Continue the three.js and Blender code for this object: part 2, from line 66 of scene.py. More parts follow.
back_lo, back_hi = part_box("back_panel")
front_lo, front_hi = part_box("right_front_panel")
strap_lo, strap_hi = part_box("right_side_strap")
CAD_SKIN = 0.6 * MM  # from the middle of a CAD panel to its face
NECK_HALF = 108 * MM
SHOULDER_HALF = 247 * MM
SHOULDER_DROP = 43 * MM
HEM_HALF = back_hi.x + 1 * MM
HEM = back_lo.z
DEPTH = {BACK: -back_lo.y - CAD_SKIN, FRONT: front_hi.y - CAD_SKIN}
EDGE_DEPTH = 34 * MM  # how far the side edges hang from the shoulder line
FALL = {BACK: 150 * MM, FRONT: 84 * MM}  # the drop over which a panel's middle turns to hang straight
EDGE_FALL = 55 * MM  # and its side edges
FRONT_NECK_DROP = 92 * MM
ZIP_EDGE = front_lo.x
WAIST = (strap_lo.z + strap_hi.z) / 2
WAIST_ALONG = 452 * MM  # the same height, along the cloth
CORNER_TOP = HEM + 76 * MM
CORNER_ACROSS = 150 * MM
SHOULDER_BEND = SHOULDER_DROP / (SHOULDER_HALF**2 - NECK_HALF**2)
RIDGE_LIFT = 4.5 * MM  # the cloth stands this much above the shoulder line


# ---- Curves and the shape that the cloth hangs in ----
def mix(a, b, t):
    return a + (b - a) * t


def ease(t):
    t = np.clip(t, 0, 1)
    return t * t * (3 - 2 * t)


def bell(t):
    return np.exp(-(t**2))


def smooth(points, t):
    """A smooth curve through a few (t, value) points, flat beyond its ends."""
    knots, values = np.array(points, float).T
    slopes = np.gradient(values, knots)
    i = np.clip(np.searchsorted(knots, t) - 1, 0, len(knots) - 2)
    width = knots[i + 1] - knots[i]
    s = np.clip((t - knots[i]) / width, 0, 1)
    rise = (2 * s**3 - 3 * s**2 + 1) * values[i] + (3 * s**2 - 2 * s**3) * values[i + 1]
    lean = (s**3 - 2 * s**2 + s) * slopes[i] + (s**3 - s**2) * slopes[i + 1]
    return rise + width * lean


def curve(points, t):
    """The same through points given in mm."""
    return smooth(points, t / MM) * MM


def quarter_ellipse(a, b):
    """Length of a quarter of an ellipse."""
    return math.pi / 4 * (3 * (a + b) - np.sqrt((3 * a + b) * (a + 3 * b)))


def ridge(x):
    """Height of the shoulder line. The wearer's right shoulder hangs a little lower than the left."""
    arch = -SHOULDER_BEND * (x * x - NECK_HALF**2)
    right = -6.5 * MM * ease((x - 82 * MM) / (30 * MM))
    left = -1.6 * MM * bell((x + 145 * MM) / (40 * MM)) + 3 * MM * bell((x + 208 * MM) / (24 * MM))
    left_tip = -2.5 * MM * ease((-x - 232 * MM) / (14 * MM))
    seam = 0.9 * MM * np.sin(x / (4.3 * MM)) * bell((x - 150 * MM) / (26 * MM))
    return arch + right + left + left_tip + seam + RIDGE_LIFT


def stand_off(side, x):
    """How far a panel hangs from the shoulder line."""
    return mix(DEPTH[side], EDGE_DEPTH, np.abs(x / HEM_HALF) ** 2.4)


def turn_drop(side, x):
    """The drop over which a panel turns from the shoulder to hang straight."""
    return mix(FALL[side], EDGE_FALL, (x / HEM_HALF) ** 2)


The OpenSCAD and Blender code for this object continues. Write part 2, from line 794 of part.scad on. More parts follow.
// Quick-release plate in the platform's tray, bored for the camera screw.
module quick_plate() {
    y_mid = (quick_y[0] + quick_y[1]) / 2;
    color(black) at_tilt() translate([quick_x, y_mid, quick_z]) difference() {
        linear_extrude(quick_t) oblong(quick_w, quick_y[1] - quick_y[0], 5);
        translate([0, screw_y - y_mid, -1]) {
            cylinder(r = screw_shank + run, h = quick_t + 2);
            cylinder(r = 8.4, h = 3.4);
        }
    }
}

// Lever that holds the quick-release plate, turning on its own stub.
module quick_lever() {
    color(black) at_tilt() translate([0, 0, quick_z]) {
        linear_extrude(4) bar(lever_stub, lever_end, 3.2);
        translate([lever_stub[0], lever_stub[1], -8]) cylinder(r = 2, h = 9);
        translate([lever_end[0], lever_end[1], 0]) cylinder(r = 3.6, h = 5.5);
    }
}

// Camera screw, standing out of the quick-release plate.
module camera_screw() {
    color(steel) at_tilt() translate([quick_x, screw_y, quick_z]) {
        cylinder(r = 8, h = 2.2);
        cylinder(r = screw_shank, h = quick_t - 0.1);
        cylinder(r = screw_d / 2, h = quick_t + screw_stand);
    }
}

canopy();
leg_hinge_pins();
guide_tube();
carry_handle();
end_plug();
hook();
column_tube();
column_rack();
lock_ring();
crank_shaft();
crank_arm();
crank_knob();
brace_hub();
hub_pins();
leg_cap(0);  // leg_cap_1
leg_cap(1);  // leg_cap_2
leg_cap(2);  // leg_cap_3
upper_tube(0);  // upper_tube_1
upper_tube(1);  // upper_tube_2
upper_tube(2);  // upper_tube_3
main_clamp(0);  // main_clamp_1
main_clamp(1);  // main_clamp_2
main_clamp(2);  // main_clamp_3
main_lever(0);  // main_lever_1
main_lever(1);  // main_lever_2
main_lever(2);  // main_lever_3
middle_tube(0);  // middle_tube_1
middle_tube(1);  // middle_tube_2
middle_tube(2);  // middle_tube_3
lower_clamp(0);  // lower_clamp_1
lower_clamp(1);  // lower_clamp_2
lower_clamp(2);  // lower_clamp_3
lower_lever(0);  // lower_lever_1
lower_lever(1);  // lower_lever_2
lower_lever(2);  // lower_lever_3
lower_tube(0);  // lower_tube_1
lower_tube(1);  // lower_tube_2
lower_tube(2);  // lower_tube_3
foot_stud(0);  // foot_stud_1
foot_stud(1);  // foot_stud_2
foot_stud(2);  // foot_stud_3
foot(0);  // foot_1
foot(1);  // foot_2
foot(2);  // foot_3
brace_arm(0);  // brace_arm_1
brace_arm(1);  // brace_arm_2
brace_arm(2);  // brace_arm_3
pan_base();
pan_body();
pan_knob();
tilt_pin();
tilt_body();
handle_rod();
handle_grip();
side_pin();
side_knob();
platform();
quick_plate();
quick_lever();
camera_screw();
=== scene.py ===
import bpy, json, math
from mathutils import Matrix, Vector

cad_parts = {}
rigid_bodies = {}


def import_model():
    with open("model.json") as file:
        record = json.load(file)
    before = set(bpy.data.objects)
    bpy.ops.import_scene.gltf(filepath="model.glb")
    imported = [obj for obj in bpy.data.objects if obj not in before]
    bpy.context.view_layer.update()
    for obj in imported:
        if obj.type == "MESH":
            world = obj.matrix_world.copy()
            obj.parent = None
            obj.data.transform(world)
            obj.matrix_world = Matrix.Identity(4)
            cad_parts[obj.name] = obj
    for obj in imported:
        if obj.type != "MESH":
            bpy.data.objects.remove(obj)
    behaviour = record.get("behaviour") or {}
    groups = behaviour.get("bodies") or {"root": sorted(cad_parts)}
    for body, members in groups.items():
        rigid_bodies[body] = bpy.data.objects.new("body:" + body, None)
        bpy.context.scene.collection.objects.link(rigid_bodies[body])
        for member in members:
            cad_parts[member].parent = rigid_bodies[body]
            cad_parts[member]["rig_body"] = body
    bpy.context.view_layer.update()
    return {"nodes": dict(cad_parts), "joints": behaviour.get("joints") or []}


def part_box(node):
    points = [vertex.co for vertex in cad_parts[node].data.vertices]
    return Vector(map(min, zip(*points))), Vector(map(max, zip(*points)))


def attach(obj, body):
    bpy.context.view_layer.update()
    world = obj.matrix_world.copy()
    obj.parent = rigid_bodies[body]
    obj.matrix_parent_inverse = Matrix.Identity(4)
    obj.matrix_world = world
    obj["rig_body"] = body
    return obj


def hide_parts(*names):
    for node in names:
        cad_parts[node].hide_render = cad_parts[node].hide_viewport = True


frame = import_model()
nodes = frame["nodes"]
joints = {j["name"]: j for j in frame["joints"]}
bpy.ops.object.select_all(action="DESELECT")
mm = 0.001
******
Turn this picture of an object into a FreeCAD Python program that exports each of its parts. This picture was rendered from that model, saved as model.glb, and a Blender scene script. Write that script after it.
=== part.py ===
******
PROBLEM TO WORK ON: Among the records above, extract exactly the lines from the line with "handle_rod();" to the line with "for body, members", both lines included, and leave out the rest.

EXERCISE ANSWER:
handle_rod();
handle_grip();
side_pin();
side_knob();
platform();
quick_plate();
quick_lever();
camera_screw();
=== scene.py ===
import bpy, json, math
from mathutils import Matrix, Vector

cad_parts = {}
rigid_bodies = {}


def import_model():
    with open("model.json") as file:
        record = json.load(file)
    before = set(bpy.data.objects)
    bpy.ops.import_scene.gltf(filepath="model.glb")
    imported = [obj for obj in bpy.data.objects if obj not in before]
    bpy.context.view_layer.update()
    for obj in imported:
        if obj.type == "MESH":
            world = obj.matrix_world.copy()
            obj.parent = None
            obj.data.transform(world)
            obj.matrix_world = Matrix.Identity(4)
            cad_parts[obj.name] = obj
    for obj in imported:
        if obj.type != "MESH":
            bpy.data.objects.remove(obj)
    behaviour = record.get("behaviour") or {}
    groups = behaviour.get("bodies") or {"root": sorted(cad_parts)}
    for body, members in groups.items():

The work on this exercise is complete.